From Rimini, the foursome drive north along the Adriatic before turning west into north-central Italy.  At one point they realize that they are following the path that the fallen dictator Mussolini had taken as he tried to escape the Italian partisans who were hunting him down.  Rosa had studied modern Italian history at the university and was particularly knowledgeable about the rise and fall of Il Duce.  She shared Paolo’s fierce anti-fascist political views.  One of Paolo’s uncles had died at the hands of the fascists, and his hometown on Lake Como was the very place that Mussolini had been assassinated.

Rosa has an old friend she met through her business, a wealthy, former movie star who owned a villa near Padua, along the route they were taking.  She calls him and garners an invitation for the four of them to spend the night.  Little do they know that their overnight stay comes with a requirement that they all attend the movie star’s extravagant costume party that he is hosting that evening.  The excess and decadence of the party offends the sensibilities of them all, including Rosa, who apologizes profusely for the ignominy she has put them through.  Paolo is taken aback by her apology, claiming it is the first time he’s heard an apology from her in all their marriage.  Rosa is so chagrined that she acknowledges other personal failures to Paolo as well.  Paolo softens to Rosa at that point and recalls the first time he had brought her north to visit his parents near Lake Como.  The bloom of love returns to his memories as he steers them through the exquisite scenery of that area, and north towards his hometown Mezzegra.

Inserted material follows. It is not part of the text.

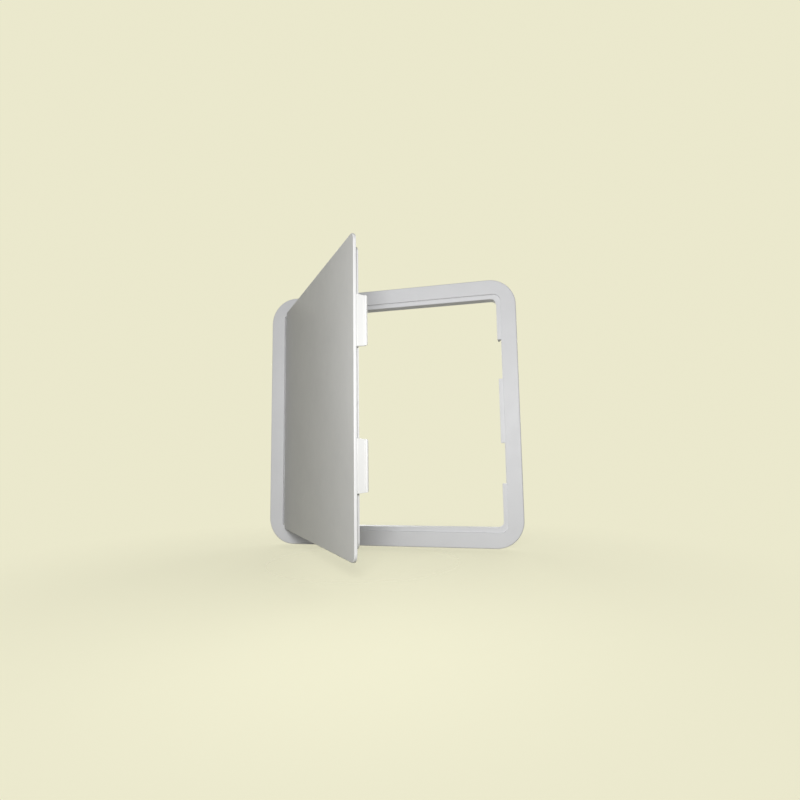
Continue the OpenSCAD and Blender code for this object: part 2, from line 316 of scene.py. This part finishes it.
@dataclass(frozen=True)
class ClearNylon:
    """Milky nylon that lets a little light in."""

    name: str
    slot: str
    colour: Colour
    roughness: float
    drift: float = 0.04
    cloud: float = 3 * MM
    smudge: float = 1.2 * MM
    smudge_range: tuple[float, float] = (0.8, 1.2)
    grain: float = 0.4 * MM
    grain_depth: float = 0.004 * MM
    glow_share: float = 0.2
    glow_reach: float = 1.5 * MM
    index: float = 1.53

    def material(self) -> bpy.types.Material:
        """Returns the material."""
        tree = Shading(self.name)
        clouds = tree.noise(self.cloud, 3.0)
        base = tree.blend(tree.ramp(clouds, 0.0, 1.0), tinted(self.colour, -self.drift),
                          self.colour)
        low, high = (self.roughness * share for share in self.smudge_range)
        rub = tree.ramp(tree.noise(self.smudge, 2.0), low, high)
        grain = tree.relief(tree.noise(self.grain, 2.0), self.grain_depth)
        return tree.finish(Base_Color=base, Roughness=rub, Normal=grain, IOR=self.index,
                           Subsurface_Weight=self.glow_share, Subsurface_Scale=self.glow_reach)


@dataclass(frozen=True)
class ZincSteel:
    """Steel under bright zinc plate, with drawing marks and faint blue and straw tones."""

    name: str
    slot: str
    colour: Colour
    straw: Colour
    roughness: float
    straw_share: float = 0.6
    tone: float = 2.5 * MM
    drawing: tuple[float, float, float] = (6000.0, 6000.0, 500.0)
    drawing_depth: float = 0.002 * MM
    rub_range: tuple[float, float] = (0.7, 1.35)

    def material(self) -> bpy.types.Material:
        """Returns the material."""
        tree = Shading(self.name)
        tones = tree.noise(self.tone, 3.0)
        base = tree.blend(tree.ramp(tones, 0.0, self.straw_share), self.colour, self.straw)
        drawn = tree.noise(1.0, 2.0, tree.stretched(self.drawing))
        low, high = (self.roughness * share for share in self.rub_range)
        rub = tree.ramp(drawn, low, high)
        marks = tree.relief(drawn, self.drawing_depth)
        return tree.finish(Base_Color=base, Roughness=rub, Normal=marks, Metallic=1.0)


FRAME_PLASTIC = MouldedPlastic("frame_plastic", "frame_plastic", (0.712, 0.715, 0.73, 1.0), 0.50,
                               0.55 * MM, 0.010 * MM)
# The door's plastic is the frame's white painted darker: painted shade for the door, which stands
# turned away from the light
DOOR_PLASTIC = MouldedPlastic("door_plastic", "door_plastic", (0.625, 0.625, 0.62, 1.0), 0.50,
                              0.55 * MM, 0.010 * MM)
# The latches' plastic is the frame's white painted darker, a painted shade that holds down the
# strong light the tabs catch
LATCH_PLASTIC = MouldedPlastic("latch_plastic", "latch_plastic", (0.60, 0.60, 0.59, 1.0), 0.36,
                               0.30 * MM, 0.004 * MM, drift=0.015, specular=0.35)
WASHER_NYLON = ClearNylon("washer_nylon", "washer_nylon", (0.80, 0.79, 0.74, 1.0), 0.35)
PIN_STEEL = ZincSteel("pin_steel", "pin_steel", (0.62, 0.63, 0.65, 1.0),
                      (0.64, 0.62, 0.56, 1.0), 0.30)

Finish = MouldedPlastic | ClearNylon | ZincSteel


# Where the door stands


@dataclass(frozen=True)
class DoorStance:
    """Hinge axis and angle at which the door stands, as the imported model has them."""

    pivot: Vector
    angle: float

    @classmethod
    def from_frame(cls) -> "DoorStance":
        """Returns the stance that the door's joint gives: its lower limit is the shut door."""
        swing = next(joint for joint in frame["joints"] if joint["child"] == "door")
        return cls(Vector(swing["pos_m"]), math.radians(swing["range_deg"][0]))

    def opening(self) -> Matrix:
        """Returns the turn that takes a piece drawn on the shut door to where the door stands."""
        return (Matrix.Translation(self.pivot) @ Matrix.Rotation(self.angle, 4, "Z")
                @ Matrix.Translation(-self.pivot))

    def shut_box(self, node: str) -> tuple[Vector, Vector]:
        """Measures a node of the door as it would lie with the door shut.

        Args:
            node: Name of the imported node.

        Returns:
            Its lowest and highest corners.
        """
        back = self.opening().inverted()
        points = [back @ vertex.co for vertex in frame["nodes"][node].data.vertices]
        low = Vector(min(point[axis] for point in points) for axis in range(3))
        high = Vector(max(point[axis] for point in points) for axis in range(3))
        return low, high


# Softened pieces


def new_object(name: str, data: bpy.types.ID) -> bpy.types.Object:
    """Puts a mesh, lamp or camera into the scene.

    Args:
        name: The object's name.
        data: What it shows: a piece's mesh is already in place.

    Returns:
        The new object.
    """
    thing = bpy.data.objects.new(name, data)
    bpy.context.scene.collection.objects.link(thing)
    return thing


def hand_over(piece: bpy.types.Object, body: str, finish: Finish, *nodes: str) -> None:
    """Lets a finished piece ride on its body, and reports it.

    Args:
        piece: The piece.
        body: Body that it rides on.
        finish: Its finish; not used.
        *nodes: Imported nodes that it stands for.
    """
    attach(piece, body)
    if nodes:
        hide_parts(*nodes)
    log.info("%s: %d faces on %s", piece.name, len(piece.data.polygons), body)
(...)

Without giving away too much, the foursome meets another travelling party in Mezzegra that has its own genuine spiritual avatars.  At this point the story is infused with a decidedly mystical aura that even the cynical Paolo is not immune to.  There is a magnificent 10-course Italian country dinner, served outdoors with a stupendous view of the lake.  At the end of the dinner, one of the guests, a beautiful and spiritually enlightened American woman, gently challenges both the Pope and the Dalai Lama regarding some of the impediments she sees in their traditional approaches to religion.  Paolo rushes to the Pope’s defense, in much the same way that he urged Rosa to tone down her anti-religious statements in the car earlier on the trip.  But this time something happens that stops Paulo in his tracks.  He hears himself spouting traditional Catholic doctrine and realizes that he is caught up in old, stagnant way of thinking and being.  When one of the child-avatars reveals that her 3-year old accomplice has removed the Pope’s and Dalai Lama’s prayer beads from their pockets, he witnesses the astounded expressions on both their faces.  Rosa breaks out into full-bodied laughter and Paolo joins her.  At that moment, something lifts in Paolo – an uptightness, a need to be right, a fearful caution at the prospect of anyone daring to challenge his beloved cousin.

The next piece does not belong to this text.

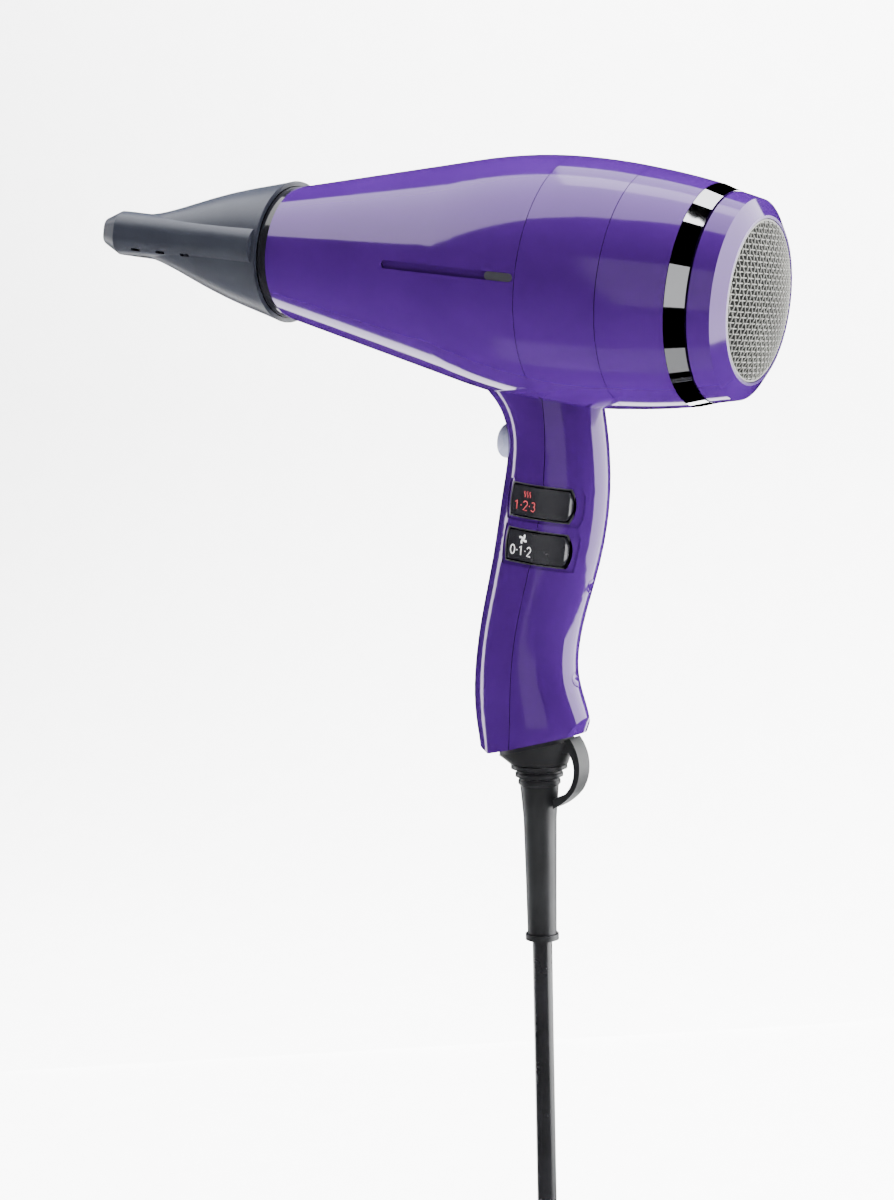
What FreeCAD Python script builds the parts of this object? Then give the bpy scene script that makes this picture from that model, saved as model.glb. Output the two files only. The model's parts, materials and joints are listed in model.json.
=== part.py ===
"""Professional hair dryer with a flat concentrator nozzle, a swivel cord and a coiled, tied lead.

Millimetres, +Z up, origin at the middle of the hand grip, nozzle towards -X.
The dryer is held nose-up by the tilt, so that its cord hangs plumb.
Barrel and handle pieces are drawn in the axis frame: the barrel's axis is X, the widest ring is x = 0,
and the handle runs down -Z. AXIS_FRAME then tilts them about the grip.
Cord pieces are drawn upright, in the part's own frame.
"""
import FreeCAD, Part
import Sketcher
import math
import os
from types import SimpleNamespace

Vector = FreeCAD.Vector

DIMENSIONS = {
    # how it is held
    "tilt": 7.5, "grip_x": 1.5, "grip_z": -105.0,
    # barrel and its seams
    "wall": 2.2, "seam_gap": 0.25, "slide_gap": 0.3,
    "mouth_x": -115.75, "mouth_r": 25.3, "taper_x": -40.0, "taper_r": 40.3, "crown_r": 44.5,
    "seam_x": 30.1, "seam_r": 42.6, "front_arc": 198.0, "rear_arc": 259.0,
    "tail_x": 54.1, "tail_r": 38.9, "chrome_x": 61.0, "chrome_r": 36.8,
    "spigot_r": 33.2, "spigot_x": 68.0,
    "bevel_x": 69.3, "bevel_r": 34.9, "rim_x": 72.9, "rim_r": 29.3, "lip_r": 28.3, "dome_x": 78.5,
    "dome_arc": 69.0, "mesh_thick": 0.8,
    # side slots
    "slot_front": -56.7, "slot_rear": -0.6, "slot_half": 1.5, "slot_depth": 1.2, "trim_front": -10.5,
    # nozzle
    "nozzle_x": -119.8, "nozzle_r": 27.0, "nozzle_wall": 1.8, "nozzle_turned": -3.0,
    "flare_x": -135.0, "flare_half_w": 27.6, "flare_half_z": 22.4,
    "shoulder_x": -150.0, "shoulder_half_w": 28.0, "shoulder_half_z": 16.7,
    "throat_x": -167.0, "throat_half_w": 28.5, "throat_half_z": 9.5,
    "duct_half_w": 29.0, "duct_half_z": 7.4, "duct_corner": 6.2,
    "lip_x": -184.0, "lip_half_w": 29.5, "lip_half_z": 8.5, "lip_corner": 6.8,
    "nose_x": -190.5, "nose_half_w": 27.2, "nose_half_z": 5.2, "nose_corner": 3.8,
    "liner_front": -187.6, "liner_half_w": 25.9, "liner_half_z": 4.5, "liner_wall": 1.0,
    "liner_rear": -150.0, "liner_rear_w": 26.6, "liner_rear_z": 5.4,
    "vent_pitch": 11.5, "vent_x": -162.5, "vent_half_x": 2.0, "vent_half_z": 0.5,
    "cuff_r": 25.0, "plug_r": 22.8, "plug_x": -100.5,
    # handle
    "half_width": 15.0, "foot_x": 4.8, "foot_z": -169.4, "foot_slope": 20.6, "foot_r": 18.9,
    "foot_draft": 33.0, "boss_r": 4.2, "screw_r": 1.4, "screw_head_r": 2.6, "screw_tip_x": -12.0,
    # switches and button
    "switch_x": 3.0, "heat_z": -79.3, "speed_z": -95.7, "rocker_pivot_y": -9.0,
    "rocker_half_x": 12.2, "rocker_half_z": 5.3, "rocker_gap": 0.55, "bezel_rim": 0.45,
    "dish_front": 1.0, "dish_rear": 3.0, "dish_side": 1.0, "dish_depth": 0.5,
    "pin_r": 1.0, "pin_gap": 0.05,
    "button_z": -60.0, "button_r": 6.4, "button_tip": -21.3, "button_back": -11.2,
    # heater, motor and fan
    "guard_x": -98.0, "guard_r": 25.6, "guard_thick": 1.8, "heater_rear": -34.0, "mica_thick": 0.6,
    "heat_wire_r": 0.7,
    "motor_r": 15.0, "motor_front": -6.0, "motor_rear": 36.0, "shaft_r": 1.6, "shaft_rear": 53.0,
    "mount_front": 4.0, "mount_rear": 30.0, "mount_wall": 1.8,
    "fan_front": 40.0, "fan_rear": 50.0, "fan_r": 32.0, "duct_r": 34.6,
    # cord, sleeve and plug
    "sleeve_x": -4.4, "sleeve_top": -72.3, "sleeve_end": -138.4, "hub_r": 5.0, "hook_width": 8.8,
    "cord_r": 3.7, "coil_x": 9.6, "coil_y": 16.6, "coil_z": -315.0, "coil_r": 52.0, "bend_r": 33.0,
    "tail_length": 62.0, "plug_length": 46.0, "pin_length": 19.0, "contact_r": 2.4,
    "contact_pitch": 19.0,
}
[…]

That night, Paolo and Rosa have to share a sleeping space in a barn.  After sharing his own breakthrough in self-awareness, and his realization of how his fears have kept him small and cautious, Rosa shares her own deepest fear:  that she will live the rest of her life alone.  Paolo is surprised at this admission from his seemingly unflappable spouse.  From there, Rosa carries their reconciliation to a culmination:

“What would you say if I told you this trip feels like it was intended by God to bring us together again, Paolo?  I even think the Pope might have had that in mind all along.  Maybe all this was for us, too, amore…”

“I would say one of two things: either you’re completely crazy, or I’m getting a second chance.  A reincarnation without dying.”

She let go of my hand.  For a moment I thought she was angry because I’d mentioned reincarnation.  I heard her moving in the darkness, and then she said, “I’m disgusting and sweaty, but I’m taking off my underwear.  I want you to make love to me.  Now.  We’ll make peace between us.  It will be the start of making peace in the world.”

“I’m not sure I remember how to do it.”

“I’ll remind you,” Rosa said.

This redemption of Paolo and Rosa’s marriage resonated with me.  I suspect that many of us older married couples are familiar with some of the back-and-forth bickering that is the go-to place when even minor conflict arises.  Merullo obviously has a deep understanding of the kind of chronic verbal slights that poison many intimate relationships.  But he is no cynic.  The redemption process is believable because he has done such a thorough job of describing what led up to it.

There are many rewarding aspects of Merullo’s latest novel and I heartily recommend it.  This is the one that I value most.